◆ **PROBLEM DESCRIPTION**: A precise retyping is required of every line from the one containing "return remnant" down to the one containing "point = shown.matrix_world", both included, and of no other line.

◆ **SUPPLIED MATERIAL**:
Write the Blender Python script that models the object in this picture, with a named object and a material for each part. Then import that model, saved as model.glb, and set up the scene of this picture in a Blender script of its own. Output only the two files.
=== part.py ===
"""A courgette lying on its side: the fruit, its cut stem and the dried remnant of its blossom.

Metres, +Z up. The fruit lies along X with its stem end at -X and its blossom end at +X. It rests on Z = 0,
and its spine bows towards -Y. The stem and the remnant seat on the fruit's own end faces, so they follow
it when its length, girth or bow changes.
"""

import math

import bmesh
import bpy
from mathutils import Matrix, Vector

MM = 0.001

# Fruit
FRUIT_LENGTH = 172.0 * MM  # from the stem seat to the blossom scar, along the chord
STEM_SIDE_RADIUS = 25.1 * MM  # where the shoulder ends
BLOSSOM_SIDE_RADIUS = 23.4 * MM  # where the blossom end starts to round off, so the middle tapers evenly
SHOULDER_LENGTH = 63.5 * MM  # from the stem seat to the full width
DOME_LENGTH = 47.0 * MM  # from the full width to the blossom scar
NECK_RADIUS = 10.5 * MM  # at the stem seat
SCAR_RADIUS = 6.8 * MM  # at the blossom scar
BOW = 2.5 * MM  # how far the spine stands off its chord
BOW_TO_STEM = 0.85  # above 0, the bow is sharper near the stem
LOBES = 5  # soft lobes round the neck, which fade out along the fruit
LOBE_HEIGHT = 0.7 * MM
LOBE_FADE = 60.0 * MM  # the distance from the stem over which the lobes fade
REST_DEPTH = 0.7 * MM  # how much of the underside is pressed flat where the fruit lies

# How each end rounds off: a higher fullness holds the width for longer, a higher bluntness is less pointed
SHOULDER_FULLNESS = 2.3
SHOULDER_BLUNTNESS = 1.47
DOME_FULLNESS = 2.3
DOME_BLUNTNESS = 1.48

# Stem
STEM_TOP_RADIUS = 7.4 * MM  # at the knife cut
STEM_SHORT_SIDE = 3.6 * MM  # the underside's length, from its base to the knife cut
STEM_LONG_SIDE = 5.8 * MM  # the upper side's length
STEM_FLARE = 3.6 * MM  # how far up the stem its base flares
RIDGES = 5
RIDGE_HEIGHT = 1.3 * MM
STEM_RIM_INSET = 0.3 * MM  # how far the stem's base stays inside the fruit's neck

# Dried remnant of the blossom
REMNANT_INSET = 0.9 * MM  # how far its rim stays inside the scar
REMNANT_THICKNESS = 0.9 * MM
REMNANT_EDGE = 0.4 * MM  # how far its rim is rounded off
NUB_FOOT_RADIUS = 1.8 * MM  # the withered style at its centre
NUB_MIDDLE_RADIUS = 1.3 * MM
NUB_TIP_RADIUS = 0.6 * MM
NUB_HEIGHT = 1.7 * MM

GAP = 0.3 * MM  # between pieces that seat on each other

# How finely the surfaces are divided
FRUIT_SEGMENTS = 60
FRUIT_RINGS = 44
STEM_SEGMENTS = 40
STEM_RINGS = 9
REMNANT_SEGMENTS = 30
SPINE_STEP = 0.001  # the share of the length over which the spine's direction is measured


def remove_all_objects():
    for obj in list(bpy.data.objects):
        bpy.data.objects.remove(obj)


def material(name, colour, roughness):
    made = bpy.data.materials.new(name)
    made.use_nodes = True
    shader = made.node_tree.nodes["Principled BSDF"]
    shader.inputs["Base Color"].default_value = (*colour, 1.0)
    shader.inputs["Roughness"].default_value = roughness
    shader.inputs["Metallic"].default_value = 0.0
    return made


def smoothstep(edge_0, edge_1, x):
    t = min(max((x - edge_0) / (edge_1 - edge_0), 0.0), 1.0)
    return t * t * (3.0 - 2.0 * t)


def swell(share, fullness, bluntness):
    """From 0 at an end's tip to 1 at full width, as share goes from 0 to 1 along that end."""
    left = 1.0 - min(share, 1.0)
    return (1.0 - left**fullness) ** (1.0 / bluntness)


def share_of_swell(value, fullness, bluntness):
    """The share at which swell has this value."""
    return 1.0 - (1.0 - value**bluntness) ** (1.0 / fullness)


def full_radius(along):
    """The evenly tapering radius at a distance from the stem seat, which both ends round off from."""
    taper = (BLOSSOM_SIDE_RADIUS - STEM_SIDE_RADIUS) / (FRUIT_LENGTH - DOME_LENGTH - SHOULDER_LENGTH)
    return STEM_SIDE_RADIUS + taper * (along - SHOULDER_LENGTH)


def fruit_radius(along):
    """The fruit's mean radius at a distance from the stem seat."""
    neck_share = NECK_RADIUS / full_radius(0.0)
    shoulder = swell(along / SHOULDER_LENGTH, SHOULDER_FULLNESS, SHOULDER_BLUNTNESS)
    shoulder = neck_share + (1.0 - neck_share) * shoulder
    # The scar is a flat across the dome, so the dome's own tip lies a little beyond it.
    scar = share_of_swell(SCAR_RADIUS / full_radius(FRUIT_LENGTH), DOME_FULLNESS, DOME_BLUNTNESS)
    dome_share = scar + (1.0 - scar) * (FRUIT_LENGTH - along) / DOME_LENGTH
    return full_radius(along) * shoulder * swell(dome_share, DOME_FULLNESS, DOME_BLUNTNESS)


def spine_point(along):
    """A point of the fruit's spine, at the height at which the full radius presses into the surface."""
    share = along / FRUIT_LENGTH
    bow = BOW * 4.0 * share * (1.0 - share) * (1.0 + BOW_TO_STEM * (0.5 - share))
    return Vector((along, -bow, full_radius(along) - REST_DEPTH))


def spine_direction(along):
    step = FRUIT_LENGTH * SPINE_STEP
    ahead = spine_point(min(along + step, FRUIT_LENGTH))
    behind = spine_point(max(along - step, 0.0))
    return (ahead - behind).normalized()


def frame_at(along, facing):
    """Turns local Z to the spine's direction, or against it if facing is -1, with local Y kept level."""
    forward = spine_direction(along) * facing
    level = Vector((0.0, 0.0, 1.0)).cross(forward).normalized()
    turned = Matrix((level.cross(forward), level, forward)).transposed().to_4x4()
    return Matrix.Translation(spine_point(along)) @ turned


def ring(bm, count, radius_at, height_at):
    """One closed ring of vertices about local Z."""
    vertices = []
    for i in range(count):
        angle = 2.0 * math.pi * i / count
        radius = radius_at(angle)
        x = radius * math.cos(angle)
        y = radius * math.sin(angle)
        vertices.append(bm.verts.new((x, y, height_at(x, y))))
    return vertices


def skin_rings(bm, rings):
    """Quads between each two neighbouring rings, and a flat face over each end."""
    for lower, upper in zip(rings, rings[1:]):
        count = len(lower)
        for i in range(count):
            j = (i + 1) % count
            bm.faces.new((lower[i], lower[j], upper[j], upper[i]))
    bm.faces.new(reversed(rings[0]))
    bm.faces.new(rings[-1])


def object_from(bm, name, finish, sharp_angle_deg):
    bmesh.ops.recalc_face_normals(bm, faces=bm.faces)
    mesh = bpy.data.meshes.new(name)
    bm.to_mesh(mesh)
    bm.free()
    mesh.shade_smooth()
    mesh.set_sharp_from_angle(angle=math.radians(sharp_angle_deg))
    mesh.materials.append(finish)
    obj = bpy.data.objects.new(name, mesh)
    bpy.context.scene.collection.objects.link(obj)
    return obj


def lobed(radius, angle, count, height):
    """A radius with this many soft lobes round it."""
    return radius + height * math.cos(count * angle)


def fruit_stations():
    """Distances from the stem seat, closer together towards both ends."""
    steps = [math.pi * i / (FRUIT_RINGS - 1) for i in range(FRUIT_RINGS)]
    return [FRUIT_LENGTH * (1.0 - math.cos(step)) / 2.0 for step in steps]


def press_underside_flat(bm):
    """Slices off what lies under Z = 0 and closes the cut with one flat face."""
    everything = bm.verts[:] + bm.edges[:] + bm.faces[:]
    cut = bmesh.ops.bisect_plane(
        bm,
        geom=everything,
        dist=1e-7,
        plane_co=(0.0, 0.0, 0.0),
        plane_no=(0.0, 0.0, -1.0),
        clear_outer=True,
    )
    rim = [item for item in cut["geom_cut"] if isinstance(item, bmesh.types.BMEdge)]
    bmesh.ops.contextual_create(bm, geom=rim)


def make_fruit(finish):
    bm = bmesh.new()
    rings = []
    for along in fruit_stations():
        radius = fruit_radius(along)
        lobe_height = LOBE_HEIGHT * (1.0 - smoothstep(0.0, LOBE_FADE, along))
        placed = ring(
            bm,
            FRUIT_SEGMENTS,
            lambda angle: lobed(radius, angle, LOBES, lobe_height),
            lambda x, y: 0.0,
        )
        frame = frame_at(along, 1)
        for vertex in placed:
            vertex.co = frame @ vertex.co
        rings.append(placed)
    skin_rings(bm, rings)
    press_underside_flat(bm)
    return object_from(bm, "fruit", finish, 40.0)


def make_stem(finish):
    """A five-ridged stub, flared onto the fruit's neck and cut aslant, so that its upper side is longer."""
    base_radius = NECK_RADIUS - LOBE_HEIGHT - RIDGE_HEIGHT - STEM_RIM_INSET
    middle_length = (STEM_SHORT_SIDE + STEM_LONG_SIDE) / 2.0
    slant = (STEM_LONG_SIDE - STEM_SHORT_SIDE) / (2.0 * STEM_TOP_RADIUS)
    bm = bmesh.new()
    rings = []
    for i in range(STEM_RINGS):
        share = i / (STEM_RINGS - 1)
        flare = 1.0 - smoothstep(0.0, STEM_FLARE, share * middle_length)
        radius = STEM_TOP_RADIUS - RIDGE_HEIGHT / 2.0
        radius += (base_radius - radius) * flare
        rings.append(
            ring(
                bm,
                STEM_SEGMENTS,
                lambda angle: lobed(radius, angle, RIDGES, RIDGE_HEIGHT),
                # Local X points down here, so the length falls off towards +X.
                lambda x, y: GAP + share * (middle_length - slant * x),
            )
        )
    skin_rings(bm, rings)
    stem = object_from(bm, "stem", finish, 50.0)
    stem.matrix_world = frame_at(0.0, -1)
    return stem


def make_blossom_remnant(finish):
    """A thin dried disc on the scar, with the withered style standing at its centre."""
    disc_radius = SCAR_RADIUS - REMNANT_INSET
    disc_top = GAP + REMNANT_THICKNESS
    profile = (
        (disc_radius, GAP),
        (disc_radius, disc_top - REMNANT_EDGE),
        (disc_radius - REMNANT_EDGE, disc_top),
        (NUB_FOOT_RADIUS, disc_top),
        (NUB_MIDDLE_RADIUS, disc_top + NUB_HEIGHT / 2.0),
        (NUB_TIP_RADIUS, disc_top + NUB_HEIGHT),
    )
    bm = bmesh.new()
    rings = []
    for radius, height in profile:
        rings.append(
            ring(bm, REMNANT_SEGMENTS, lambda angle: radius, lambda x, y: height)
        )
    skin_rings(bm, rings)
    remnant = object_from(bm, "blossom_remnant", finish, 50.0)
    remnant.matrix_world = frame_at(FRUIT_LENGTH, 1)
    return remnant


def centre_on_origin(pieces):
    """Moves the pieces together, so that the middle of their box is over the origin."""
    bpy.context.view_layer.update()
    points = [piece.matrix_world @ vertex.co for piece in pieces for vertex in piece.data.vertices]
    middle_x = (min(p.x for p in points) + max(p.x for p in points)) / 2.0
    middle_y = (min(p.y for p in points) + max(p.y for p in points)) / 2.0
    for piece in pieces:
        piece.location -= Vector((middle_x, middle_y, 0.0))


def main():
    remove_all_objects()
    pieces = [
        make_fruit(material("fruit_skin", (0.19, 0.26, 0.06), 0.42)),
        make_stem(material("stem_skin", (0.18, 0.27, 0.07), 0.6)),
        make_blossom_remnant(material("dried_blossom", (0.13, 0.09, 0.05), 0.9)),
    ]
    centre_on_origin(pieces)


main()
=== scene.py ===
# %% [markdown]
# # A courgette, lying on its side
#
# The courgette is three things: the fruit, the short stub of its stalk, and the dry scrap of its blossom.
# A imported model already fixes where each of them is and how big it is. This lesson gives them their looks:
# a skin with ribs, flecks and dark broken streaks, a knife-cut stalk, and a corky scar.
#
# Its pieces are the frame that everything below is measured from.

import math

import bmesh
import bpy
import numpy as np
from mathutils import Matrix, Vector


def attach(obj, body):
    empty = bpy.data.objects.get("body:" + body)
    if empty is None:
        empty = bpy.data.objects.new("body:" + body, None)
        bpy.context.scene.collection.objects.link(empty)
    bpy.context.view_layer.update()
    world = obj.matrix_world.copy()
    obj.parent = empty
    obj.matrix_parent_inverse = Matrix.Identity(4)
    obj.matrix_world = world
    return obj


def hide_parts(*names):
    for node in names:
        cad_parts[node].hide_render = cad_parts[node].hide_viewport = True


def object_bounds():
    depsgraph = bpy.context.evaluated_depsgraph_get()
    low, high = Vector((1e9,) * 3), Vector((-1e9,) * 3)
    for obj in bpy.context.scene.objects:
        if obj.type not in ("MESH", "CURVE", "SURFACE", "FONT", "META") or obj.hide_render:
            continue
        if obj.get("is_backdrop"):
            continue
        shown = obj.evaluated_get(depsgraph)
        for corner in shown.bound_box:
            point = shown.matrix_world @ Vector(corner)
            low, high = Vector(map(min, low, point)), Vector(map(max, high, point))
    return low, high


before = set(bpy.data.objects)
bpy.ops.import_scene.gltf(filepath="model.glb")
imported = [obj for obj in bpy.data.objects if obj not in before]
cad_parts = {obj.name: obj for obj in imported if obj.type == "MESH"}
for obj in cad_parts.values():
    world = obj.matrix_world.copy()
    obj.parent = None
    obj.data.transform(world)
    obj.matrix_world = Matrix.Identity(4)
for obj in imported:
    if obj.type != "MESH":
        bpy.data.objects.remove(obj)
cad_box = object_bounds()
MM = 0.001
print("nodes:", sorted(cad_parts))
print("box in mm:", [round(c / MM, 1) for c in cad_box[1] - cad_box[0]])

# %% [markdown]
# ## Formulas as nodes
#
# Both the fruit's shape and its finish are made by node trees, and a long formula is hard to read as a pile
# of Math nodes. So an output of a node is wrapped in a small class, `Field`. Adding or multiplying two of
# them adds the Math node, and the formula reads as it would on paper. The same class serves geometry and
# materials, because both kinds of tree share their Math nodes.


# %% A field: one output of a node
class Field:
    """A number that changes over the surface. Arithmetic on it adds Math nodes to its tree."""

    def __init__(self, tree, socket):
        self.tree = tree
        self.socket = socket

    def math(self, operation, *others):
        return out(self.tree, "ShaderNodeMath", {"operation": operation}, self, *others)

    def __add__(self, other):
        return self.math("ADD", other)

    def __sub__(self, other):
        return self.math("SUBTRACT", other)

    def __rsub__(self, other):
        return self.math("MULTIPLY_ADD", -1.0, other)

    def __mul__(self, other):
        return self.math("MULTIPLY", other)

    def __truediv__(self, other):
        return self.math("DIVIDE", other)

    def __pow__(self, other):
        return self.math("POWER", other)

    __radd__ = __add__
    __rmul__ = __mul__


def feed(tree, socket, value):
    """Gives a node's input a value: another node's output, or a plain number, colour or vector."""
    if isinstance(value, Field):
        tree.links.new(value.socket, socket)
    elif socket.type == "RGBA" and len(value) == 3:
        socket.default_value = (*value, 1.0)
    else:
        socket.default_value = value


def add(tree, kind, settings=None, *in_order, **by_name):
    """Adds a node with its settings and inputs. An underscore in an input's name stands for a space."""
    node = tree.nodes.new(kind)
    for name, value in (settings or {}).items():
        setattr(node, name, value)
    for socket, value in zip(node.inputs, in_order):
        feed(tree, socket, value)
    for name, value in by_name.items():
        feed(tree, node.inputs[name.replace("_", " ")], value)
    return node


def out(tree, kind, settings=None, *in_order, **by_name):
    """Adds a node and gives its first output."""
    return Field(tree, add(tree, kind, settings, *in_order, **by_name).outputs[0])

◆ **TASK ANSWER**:
    return remnant


def centre_on_origin(pieces):
    """Moves the pieces together, so that the middle of their box is over the origin."""
    bpy.context.view_layer.update()
    points = [piece.matrix_world @ vertex.co for piece in pieces for vertex in piece.data.vertices]
    middle_x = (min(p.x for p in points) + max(p.x for p in points)) / 2.0
    middle_y = (min(p.y for p in points) + max(p.y for p in points)) / 2.0
    for piece in pieces:
        piece.location -= Vector((middle_x, middle_y, 0.0))


def main():
    remove_all_objects()
    pieces = [
        make_fruit(material("fruit_skin", (0.19, 0.26, 0.06), 0.42)),
        make_stem(material("stem_skin", (0.18, 0.27, 0.07), 0.6)),
        make_blossom_remnant(material("dried_blossom", (0.13, 0.09, 0.05), 0.9)),
    ]
    centre_on_origin(pieces)


main()
=== scene.py ===
# %% [markdown]
# # A courgette, lying on its side
#
# The courgette is three things: the fruit, the short stub of its stalk, and the dry scrap of its blossom.
# A imported model already fixes where each of them is and how big it is. This lesson gives them their looks:
# a skin with ribs, flecks and dark broken streaks, a knife-cut stalk, and a corky scar.
#
# Its pieces are the frame that everything below is measured from.

import math

import bmesh
import bpy
import numpy as np
from mathutils import Matrix, Vector


def attach(obj, body):
    empty = bpy.data.objects.get("body:" + body)
    if empty is None:
        empty = bpy.data.objects.new("body:" + body, None)
        bpy.context.scene.collection.objects.link(empty)
    bpy.context.view_layer.update()
    world = obj.matrix_world.copy()
    obj.parent = empty
    obj.matrix_parent_inverse = Matrix.Identity(4)
    obj.matrix_world = world
    return obj


def hide_parts(*names):
    for node in names:
        cad_parts[node].hide_render = cad_parts[node].hide_viewport = True


def object_bounds():
    depsgraph = bpy.context.evaluated_depsgraph_get()
    low, high = Vector((1e9,) * 3), Vector((-1e9,) * 3)
    for obj in bpy.context.scene.objects:
        if obj.type not in ("MESH", "CURVE", "SURFACE", "FONT", "META") or obj.hide_render:
            continue
        if obj.get("is_backdrop"):
            continue
        shown = obj.evaluated_get(depsgraph)
        for corner in shown.bound_box:
            point = shown.matrix_world @ Vector(corner)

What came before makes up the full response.